I am not sure of the date of this performance, but she played Phèdre at the Renaissance in 1893, and Lemaître said that “Jamais, Madame Sarah Bernhardt, ne fut plus parfaite, ni plus puissante, ni plus adorable.” She produced Sudermann’s Magda in 1896, and Musset’s Lorenzaccio in December 1896, and then she discovered Rostand, whose first play, Les Romanesques, had been done at the Français, and turned him into the channel of serious poetical drama.
She then built a theatre for herself, and gave us Rostand’s Samaritaine, Hamlet, L’Aiglon, and a series of Classical matinées; and from that time onward she never ceased to produce at least one interesting play a year. That was a fine average, a high achievement, and a real service to art. People seldom reflect that it is necessary for managers and actors to fill their theatre, and they cannot always be producing interesting experiments that do not pay. Small blame, therefore, to Sarah Bernhardt, if she sometimes fell back on Sardou, and all praise and gratitude is due to her for the daring experiments she risked.

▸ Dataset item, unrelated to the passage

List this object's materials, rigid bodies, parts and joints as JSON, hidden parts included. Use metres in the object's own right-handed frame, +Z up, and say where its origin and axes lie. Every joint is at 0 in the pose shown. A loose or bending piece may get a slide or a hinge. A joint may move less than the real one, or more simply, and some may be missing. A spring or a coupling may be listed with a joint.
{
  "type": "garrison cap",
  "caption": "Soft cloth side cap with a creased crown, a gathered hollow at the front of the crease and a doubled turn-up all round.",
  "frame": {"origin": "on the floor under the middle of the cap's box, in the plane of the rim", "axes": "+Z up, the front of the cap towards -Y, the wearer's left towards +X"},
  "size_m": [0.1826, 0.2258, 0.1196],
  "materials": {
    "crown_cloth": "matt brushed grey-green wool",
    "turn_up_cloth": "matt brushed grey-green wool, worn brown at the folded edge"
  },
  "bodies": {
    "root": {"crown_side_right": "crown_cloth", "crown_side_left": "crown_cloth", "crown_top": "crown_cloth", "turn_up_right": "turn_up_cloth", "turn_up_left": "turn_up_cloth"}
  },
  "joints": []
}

Among these experiments one of the most remarkable of all was that of Jeanne d’Arc in Le Procès de Jeanne d’Arc; another was as Lucrezia Borgia in Victor Hugo’s play; and a third the hero of the charming poetical play Les Bouffons. She found a saner, larger repertory, and crowned her career by triumphing in Athalie in 1920.

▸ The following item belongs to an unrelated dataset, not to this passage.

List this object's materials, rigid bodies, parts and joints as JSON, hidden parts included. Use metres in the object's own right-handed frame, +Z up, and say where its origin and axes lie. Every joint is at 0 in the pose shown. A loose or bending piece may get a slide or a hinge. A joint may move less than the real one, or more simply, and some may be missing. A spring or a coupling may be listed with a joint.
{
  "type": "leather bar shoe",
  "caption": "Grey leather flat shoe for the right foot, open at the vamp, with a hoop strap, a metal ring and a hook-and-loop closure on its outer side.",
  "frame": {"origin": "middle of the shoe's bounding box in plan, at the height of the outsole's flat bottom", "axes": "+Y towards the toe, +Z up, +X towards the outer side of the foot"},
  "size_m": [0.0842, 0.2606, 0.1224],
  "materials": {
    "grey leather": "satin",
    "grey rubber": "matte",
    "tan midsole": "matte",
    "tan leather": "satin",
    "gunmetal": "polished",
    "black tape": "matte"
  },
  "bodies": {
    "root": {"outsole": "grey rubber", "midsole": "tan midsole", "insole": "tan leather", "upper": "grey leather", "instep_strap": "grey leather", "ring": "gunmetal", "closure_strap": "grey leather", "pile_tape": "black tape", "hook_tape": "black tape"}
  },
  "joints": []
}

Some French critics think her Lorenzaccio was the finest of her parts. Lemaître said about it: “Elle n’a pas seulement joué, comme elle sait jouer, son rôle: elle l’a composé. Car il ne s’agissait plus ici de ces dames aux camélias, et de ces princesses lointaines, fort simples dans leur fond, et qu’elle a su nous rendre émouvantes et belles, presque sans réflexion et rien qu’en écoutant son sublime instinct. A ce génie naturel de la diction et du geste expressifs, elle a su joindre cette fois, comme lorsqu’elle joue Phèdre (mais que Lorenzaccio était plus difficile à pénétrer!) la plus rare et la plus subtile intelligence.”